Supplied records
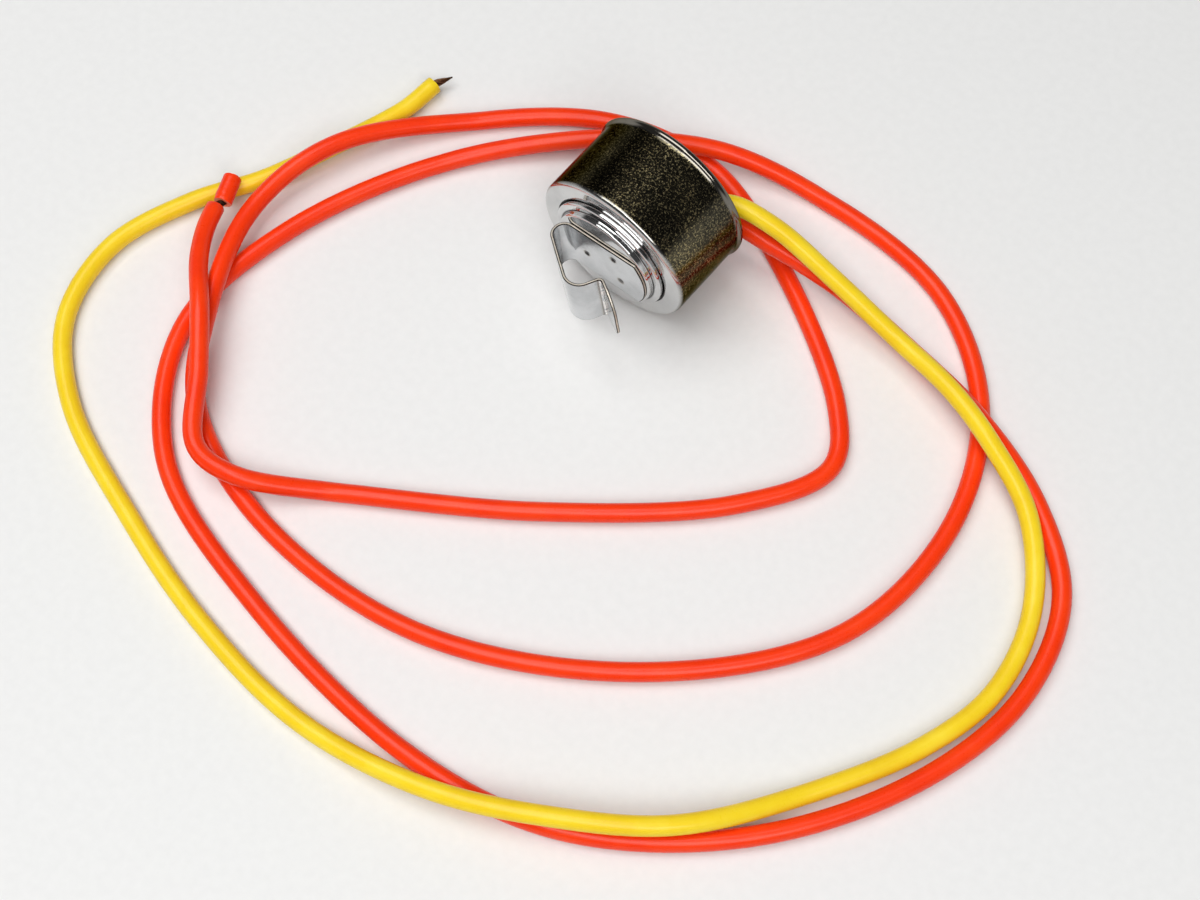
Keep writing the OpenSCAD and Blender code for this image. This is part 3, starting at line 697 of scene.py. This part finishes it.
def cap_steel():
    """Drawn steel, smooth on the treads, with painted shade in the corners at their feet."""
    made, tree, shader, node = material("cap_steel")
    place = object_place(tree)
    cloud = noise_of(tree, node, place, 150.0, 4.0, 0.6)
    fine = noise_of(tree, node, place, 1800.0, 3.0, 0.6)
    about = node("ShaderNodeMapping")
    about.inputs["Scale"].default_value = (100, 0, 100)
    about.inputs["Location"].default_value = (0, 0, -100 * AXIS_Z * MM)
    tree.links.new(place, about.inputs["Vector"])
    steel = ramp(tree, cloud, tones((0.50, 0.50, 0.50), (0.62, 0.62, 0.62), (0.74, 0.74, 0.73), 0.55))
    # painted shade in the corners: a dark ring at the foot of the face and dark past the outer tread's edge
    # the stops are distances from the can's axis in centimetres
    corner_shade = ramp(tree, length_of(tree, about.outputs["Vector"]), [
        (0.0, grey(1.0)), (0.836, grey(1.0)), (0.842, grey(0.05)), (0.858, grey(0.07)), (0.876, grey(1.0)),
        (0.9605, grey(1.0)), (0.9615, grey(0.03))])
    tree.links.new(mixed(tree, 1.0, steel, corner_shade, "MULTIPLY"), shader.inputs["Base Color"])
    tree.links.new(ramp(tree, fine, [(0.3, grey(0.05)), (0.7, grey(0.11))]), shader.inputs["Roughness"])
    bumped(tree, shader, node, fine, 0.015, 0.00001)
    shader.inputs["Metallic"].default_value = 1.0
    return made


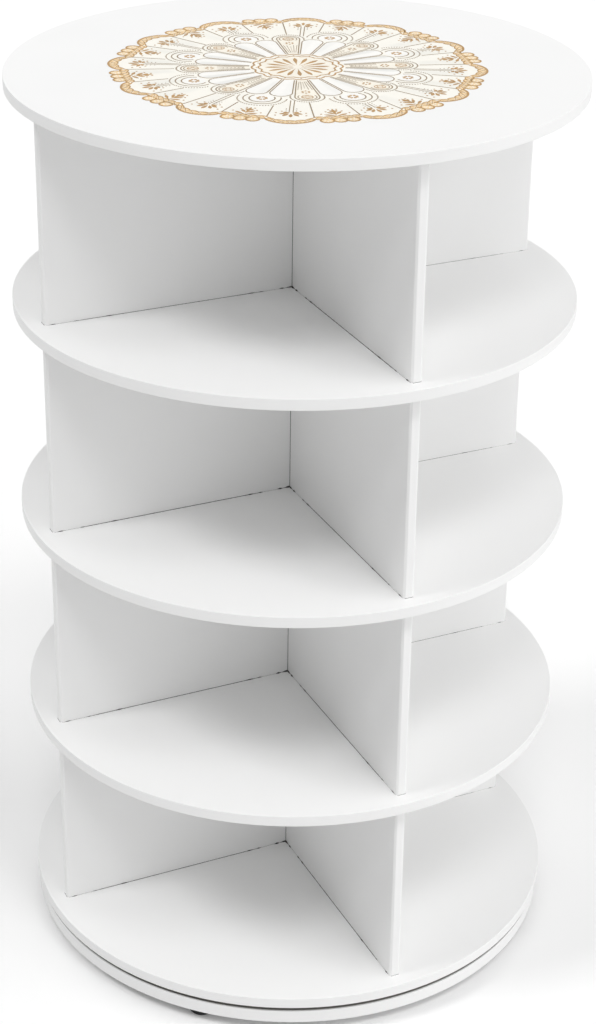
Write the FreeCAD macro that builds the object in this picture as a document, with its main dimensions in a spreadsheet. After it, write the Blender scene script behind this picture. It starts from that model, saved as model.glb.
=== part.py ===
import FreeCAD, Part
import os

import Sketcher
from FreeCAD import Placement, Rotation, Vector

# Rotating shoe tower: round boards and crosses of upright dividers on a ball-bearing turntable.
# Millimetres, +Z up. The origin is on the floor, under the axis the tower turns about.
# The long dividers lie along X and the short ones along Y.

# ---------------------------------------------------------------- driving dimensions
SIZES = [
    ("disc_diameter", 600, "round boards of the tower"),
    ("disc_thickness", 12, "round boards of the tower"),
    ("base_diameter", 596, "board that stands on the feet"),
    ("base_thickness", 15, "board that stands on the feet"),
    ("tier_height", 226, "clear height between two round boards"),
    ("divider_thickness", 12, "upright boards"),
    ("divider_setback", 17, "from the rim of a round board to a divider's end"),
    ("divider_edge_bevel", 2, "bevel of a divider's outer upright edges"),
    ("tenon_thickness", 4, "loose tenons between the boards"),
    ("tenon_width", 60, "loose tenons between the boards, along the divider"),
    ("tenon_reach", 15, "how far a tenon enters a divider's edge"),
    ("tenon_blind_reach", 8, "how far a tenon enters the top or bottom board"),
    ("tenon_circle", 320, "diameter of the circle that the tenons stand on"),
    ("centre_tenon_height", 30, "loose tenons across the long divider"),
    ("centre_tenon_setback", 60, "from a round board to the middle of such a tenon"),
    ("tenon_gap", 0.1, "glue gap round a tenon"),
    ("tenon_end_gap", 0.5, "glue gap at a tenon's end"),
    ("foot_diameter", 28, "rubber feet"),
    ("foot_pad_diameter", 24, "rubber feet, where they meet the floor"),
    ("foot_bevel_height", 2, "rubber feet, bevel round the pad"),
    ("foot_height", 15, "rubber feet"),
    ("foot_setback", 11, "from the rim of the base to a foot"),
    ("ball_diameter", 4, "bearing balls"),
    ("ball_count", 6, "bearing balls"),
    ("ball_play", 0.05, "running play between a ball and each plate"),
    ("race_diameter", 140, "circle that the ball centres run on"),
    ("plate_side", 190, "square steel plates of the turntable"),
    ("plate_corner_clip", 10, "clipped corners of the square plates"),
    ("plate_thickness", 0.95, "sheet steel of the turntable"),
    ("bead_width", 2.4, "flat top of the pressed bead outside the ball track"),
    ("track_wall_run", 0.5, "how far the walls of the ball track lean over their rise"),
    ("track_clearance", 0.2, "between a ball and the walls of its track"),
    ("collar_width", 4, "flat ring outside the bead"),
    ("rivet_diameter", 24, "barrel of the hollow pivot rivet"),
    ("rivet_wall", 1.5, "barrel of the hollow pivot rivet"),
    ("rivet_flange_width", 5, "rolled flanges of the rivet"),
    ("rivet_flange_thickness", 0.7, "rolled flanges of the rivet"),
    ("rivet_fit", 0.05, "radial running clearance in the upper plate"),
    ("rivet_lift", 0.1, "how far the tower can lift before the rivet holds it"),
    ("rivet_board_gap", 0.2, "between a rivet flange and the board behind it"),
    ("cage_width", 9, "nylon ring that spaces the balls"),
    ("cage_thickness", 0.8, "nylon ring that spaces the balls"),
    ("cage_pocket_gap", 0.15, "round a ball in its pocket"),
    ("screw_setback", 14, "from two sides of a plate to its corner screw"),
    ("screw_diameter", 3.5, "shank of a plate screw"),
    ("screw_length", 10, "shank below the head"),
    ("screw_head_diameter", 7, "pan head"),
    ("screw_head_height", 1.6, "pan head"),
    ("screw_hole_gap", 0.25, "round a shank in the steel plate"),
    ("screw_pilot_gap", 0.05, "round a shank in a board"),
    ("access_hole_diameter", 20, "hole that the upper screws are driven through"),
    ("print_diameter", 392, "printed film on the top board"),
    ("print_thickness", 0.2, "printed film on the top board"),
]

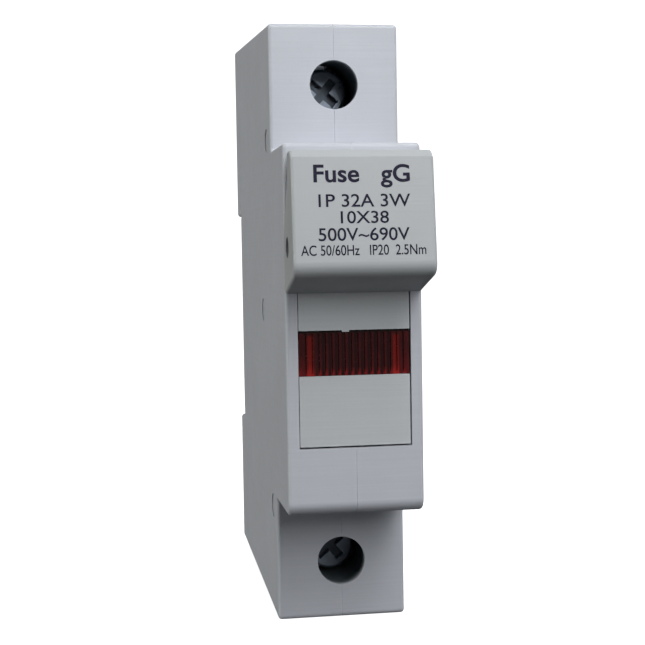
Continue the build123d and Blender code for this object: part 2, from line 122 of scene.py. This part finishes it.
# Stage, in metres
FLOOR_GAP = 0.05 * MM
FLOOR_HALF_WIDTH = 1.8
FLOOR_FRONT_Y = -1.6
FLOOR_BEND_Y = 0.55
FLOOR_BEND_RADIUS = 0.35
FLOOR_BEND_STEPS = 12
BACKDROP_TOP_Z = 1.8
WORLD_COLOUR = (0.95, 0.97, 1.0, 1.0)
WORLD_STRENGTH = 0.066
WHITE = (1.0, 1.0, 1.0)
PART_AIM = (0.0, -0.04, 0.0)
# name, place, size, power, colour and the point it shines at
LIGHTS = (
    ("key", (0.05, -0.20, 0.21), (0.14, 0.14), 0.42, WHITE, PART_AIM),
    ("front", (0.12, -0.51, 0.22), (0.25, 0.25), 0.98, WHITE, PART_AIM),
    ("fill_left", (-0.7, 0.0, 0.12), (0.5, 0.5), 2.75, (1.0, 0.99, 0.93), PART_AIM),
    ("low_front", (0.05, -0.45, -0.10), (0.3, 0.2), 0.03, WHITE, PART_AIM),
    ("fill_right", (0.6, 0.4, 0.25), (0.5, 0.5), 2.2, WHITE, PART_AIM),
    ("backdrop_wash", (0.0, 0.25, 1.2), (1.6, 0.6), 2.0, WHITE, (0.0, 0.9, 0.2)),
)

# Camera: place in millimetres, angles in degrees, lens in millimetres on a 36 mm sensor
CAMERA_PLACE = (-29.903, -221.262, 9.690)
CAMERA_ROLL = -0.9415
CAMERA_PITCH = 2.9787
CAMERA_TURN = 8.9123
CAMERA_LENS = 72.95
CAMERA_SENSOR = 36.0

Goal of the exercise
Transcribe the lines beginning at the one that contains "Write the FreeCAD" and ending at the one that contains "# The long dividers", with nothing added or left out.

Solution to the exercise
Write the FreeCAD macro that builds the object in this picture as a document, with its main dimensions in a spreadsheet. After it, write the Blender scene script behind this picture. It starts from that model, saved as model.glb.
=== part.py ===
import FreeCAD, Part
import os

import Sketcher
from FreeCAD import Placement, Rotation, Vector

# Rotating shoe tower: round boards and crosses of upright dividers on a ball-bearing turntable.
# Millimetres, +Z up. The origin is on the floor, under the axis the tower turns about.
# The long dividers lie along X and the short ones along Y.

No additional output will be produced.